The configuration file has one big quirk: It needs to be writable by Nextcloud,
at least during updates, because it contains the Nextcloud version. Which I find
an extremely weird thing to do. This leads to the manual step of updating the
ConfigMap containing the config.php
after an update is done.
Before I continue, I’d like to thank @rachel,
who was kind enough to provide me with her Nextcloud manifests and especially
her Nextcloud config file.
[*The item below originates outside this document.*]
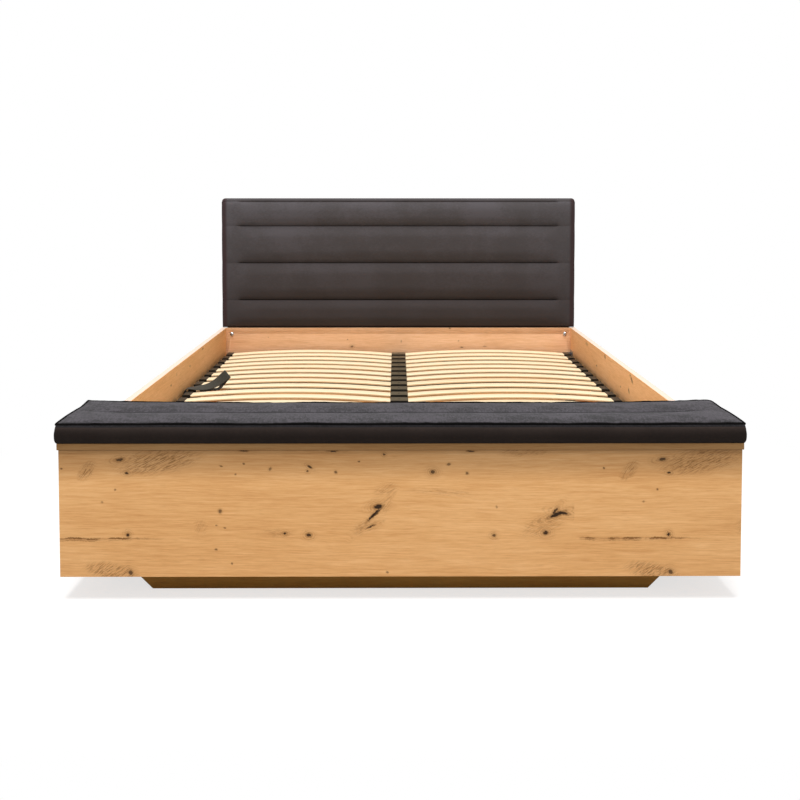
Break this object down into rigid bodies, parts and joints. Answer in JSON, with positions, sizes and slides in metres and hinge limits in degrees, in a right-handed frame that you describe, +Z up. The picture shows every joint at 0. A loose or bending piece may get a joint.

The most important thing those taught me was the
use of the getenv
PHP function, so that I could provide all of the secrets
as environment variables, instead of having to construct an elaborate
external-secrets template.
As a consequence, my config.php
ConfigMap now looks like this:
apiVersion: v1
kind: ConfigMap
metadata:
name: nextcloud-config
data:
config.php: |
<?php
$CONFIG = array (
'apps_paths' =>
array (
0 =>
array (
'path' => '/var/www/html/apps',
'url' => '/apps',
'writable' => false,
),
1 =>
array (
'path' => '/var/www/html/custom_apps',
'url' => '/custom_apps',
'writable' => true,
),
),
'instanceid' => 'ID',
'datadirectory' => '/homenet-data/data',
'objectstore' => [
'class' => '\\OC\\Files\\ObjectStore\\S3',
'arguments' => [
'bucket' => getenv('BUCKET_NAME'),
'autocreate' => true,
'key' => getenv('AWS_ACCESS_KEY_ID'),
'secret' => getenv('AWS_SECRET_ACCESS_KEY'),
'hostname' => getenv('BUCKET_HOST'),
'port' => getenv('BUCKET_PORT'),
'use_ssl' => false,
'use_path_style'=>true
],
],
'trusted_domains' =>
array (
0 => 'nc.example.com',
1 => '127.0.0.1',
),
'trusted_proxies' =>
array (
0 => '127.0.0.1/32',
),
'memcache.local' => '\\OC\\Memcache\\Redis',
'redis' =>
array (
'host' => getenv('HL_REDIS_HOST'),
'port' => getenv('HL_REDIS_PORT'),
),
'memcache.locking' => '\\OC\\Memcache\\Redis',
'user_oidc' => [
'allow_multiple_user_backends' => 0,
'auto_provision' => false
],
'allow_local_remote_servers' => true,
'overwrite.cli.url' => 'https://nc.example.com',
'overwriteprotocol' => 'https',
'overwritewebroot' => '/',
'maintenance_window_start' => 100,
'default_phone_region' => 'DE',
'dbtype' => 'pgsql',
'version' => '30.0.6.2',
'dbname' => getenv('HL_DB_NAME'),
'dbhost' => getenv('HL_DB_HOST'),
'dbport' => getenv('HL_DB_PORT'),
'dbuser' => getenv('HL_DB_USER'),
'dbpassword' => getenv('HL_DB_PW'),
'dbtableprefix' => 'oc_',
'installed' => true,
'maintenance' => false,
'loglevel' => 2,
'logfile' => '/dev/stdout',
'log_type' => 'file',
'mail_domain' => 'example.com',
'mail_from_address' => 'nextcloud',
'mail_smtpmode' => 'smtp',
'mail_smtphost' => 'mail.example.com',
'mail_smtpport' => '465',
'mail_smtpsecure' => 'ssl',
'mail_smtpauth' => true,
'mail_smtpname' => 'nc@example.com',
'mail_smtppassword' => getenv('HL_MAIL_PW'),
'passwordsalt' => getenv('HL_PW_SALT'),
'secret' => getenv('HL_SECRET'),
);
One noteworthy piece here is the trusted_domains
setting, which contains
not only the actual domain Nextcloud is hosted on, but also 127.0.0.1
. This is
necessary because of the cron setup I will describe later.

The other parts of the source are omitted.